A lawyer for one of the hostage-takers said that some of the gang may have been unaware of the mission that awaited them and may not have known the plan was to seize children.

Three hostage-takers are reported to have been captured when Russian special forces stormed the school. One, identified as Nur-Pashi Kulayev, was shown on Russian television on Sunday saying that he did not want to kill children.

Umar Sikoyev, a lawyer for Mr Kulayev, said the hostage-takers' leader did not tell them what their mission was and that the group argued fiercely after the seizure. Several are said to have objected to taking children. According to Mr Sikoyev, the attackers' commander killed the dissidents' leader and then detonated the suicide belts worn by two women raiders by remote control to quash any further mutiny.

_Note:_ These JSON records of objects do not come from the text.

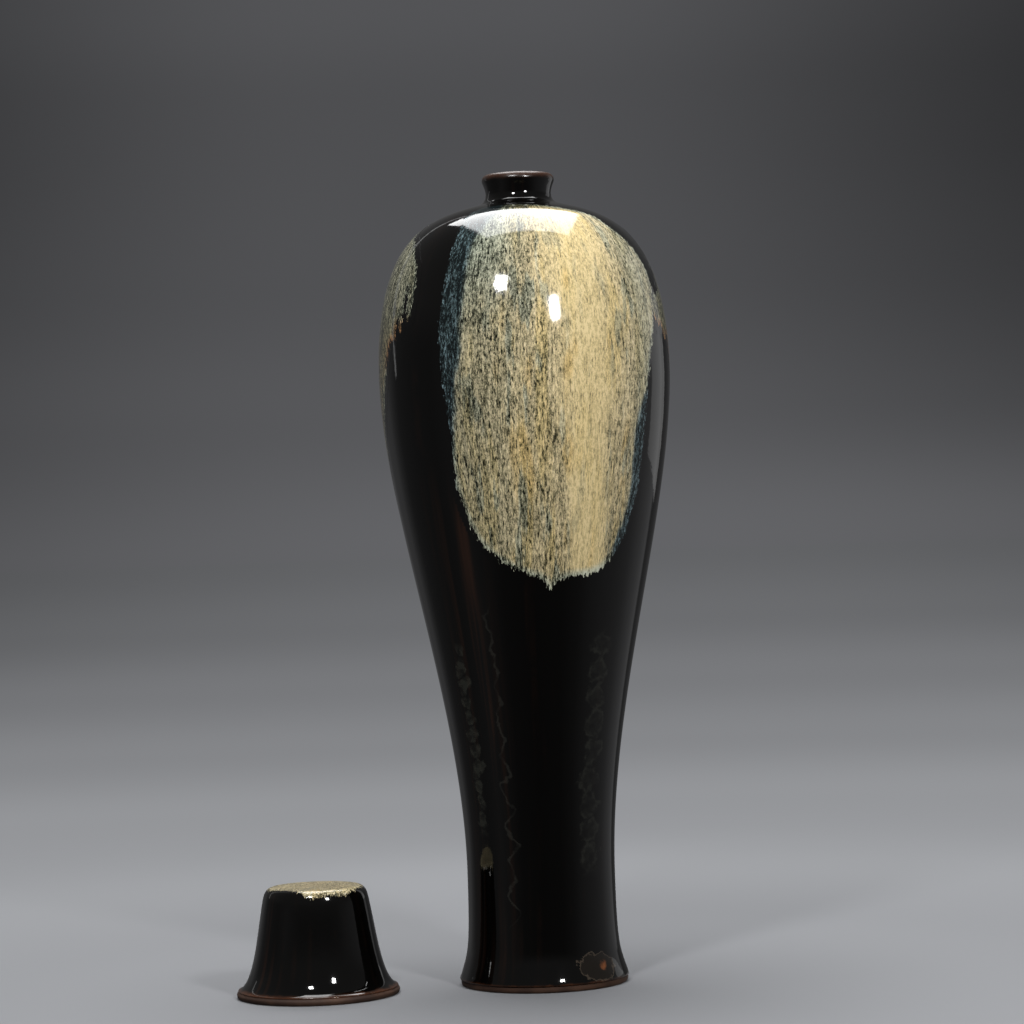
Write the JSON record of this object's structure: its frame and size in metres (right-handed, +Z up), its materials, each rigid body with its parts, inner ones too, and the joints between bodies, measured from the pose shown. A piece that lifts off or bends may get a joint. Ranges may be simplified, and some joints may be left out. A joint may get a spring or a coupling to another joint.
{
  "type": "meiping vase",
  "caption": "Tall high-shouldered vase with a small neck, tapered body, splashed glaze and a hollow bell-shaped cap standing beside it.",
  "frame": {"origin": "the middle of the vase's foot, on the surface that it stands on", "axes": "+Z up along the vase's axis, -Y towards the main splash (the pictured side), and -X towards the cap"},
  "size_m": [0.2349, 0.1517, 0.4215],
  "materials": {
    "stoneware": "bare fired clay, brown, matt",
    "black_glaze": "thick glossy black glaze, brown where it thins",
    "splash_glaze": "glossy cream splash glaze with fine dark and blue streaks"
  },
  "bodies": {
    "vase": {"lower_body": "stoneware", "upper_body": "stoneware", "neck_and_mouth": "stoneware", "body_glaze": "black_glaze", "front_splash": "splash_glaze", "left_splash": "splash_glaze", "right_splash": "splash_glaze"},
    "cap": {"cap_bell": "stoneware", "cap_glaze": "black_glaze", "cap_splash": "splash_glaze"}
  },
  "joints": [
    {"name": "cap_lift", "type": "slide", "parent": "vase", "child": "cap", "axis": [0, 0, 1], "range_m": [0, 0.45]}
  ]
}
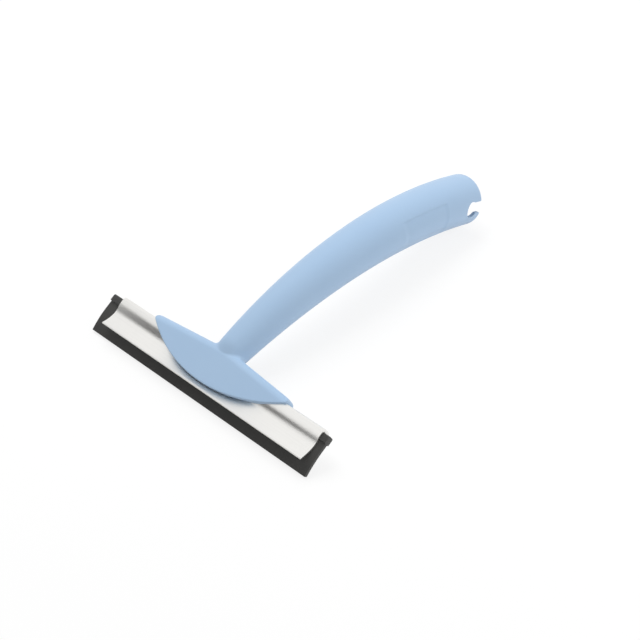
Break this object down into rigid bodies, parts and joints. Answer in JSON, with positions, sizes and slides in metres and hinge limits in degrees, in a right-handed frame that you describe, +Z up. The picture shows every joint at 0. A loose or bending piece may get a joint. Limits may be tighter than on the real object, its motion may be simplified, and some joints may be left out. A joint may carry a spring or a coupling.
{
  "type": "window squeegee",
  "caption": "Hand squeegee for windows: a moulded hollow grip whose arched head holds an aluminium channel with a black rubber blade.",
  "frame": {"origin": "on the table under the middle of the squeegee, which stands on its rubber lip and on the end of its grip", "axes": "+X along the blade, +Y from the blade to the grip's open end, +Z up from the table"},
  "size_m": [0.2, 0.2784, 0.0547],
  "materials": {
    "moulded_grip": "satin light blue moulding",
    "channel_metal": "fine satin, extruded",
    "blade_rubber": "smooth matte black"
  },
  "bodies": {
    "handle": {"handle": "moulded_grip"},
    "channel": {"blade_channel": "channel_metal"},
    "blade": {"rubber_blade": "blade_rubber"}
  },
  "joints": [
    {"name": "channel_slide", "type": "slide", "parent": "handle", "child": "channel", "axis": [1, 0, 0], "range_m": [-0.155, 0.155]},
    {"name": "blade_slide", "type": "slide", "parent": "channel", "child": "blade", "axis": [1, 0, 0], "range_m": [-0.195, 0.195]}
  ]
}
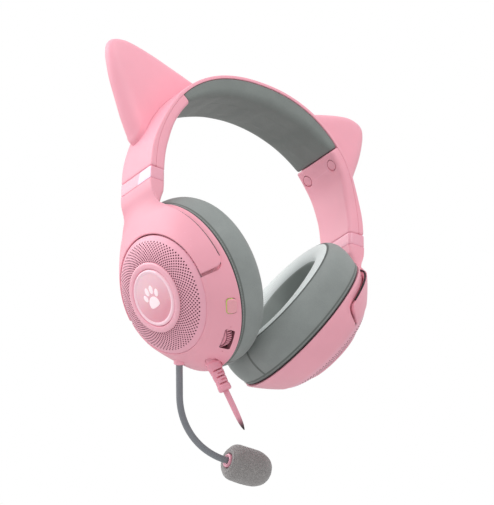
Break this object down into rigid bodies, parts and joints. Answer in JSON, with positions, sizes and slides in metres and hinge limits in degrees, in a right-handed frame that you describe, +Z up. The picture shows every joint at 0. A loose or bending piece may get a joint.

Three days after the end of the siege, the total number of hostage-takers is still not known, and their identities remain clouded in mystery. Thirty of them are said to have been killed.

The Russian authorities were quick to announce that 10 Arabs were among the captors, which would back President Vladimir Putin's desire to convince a sceptical world that the attackers were linked to al-Qa'ida and international terrorism, but no hard evidence has been put forward to support that.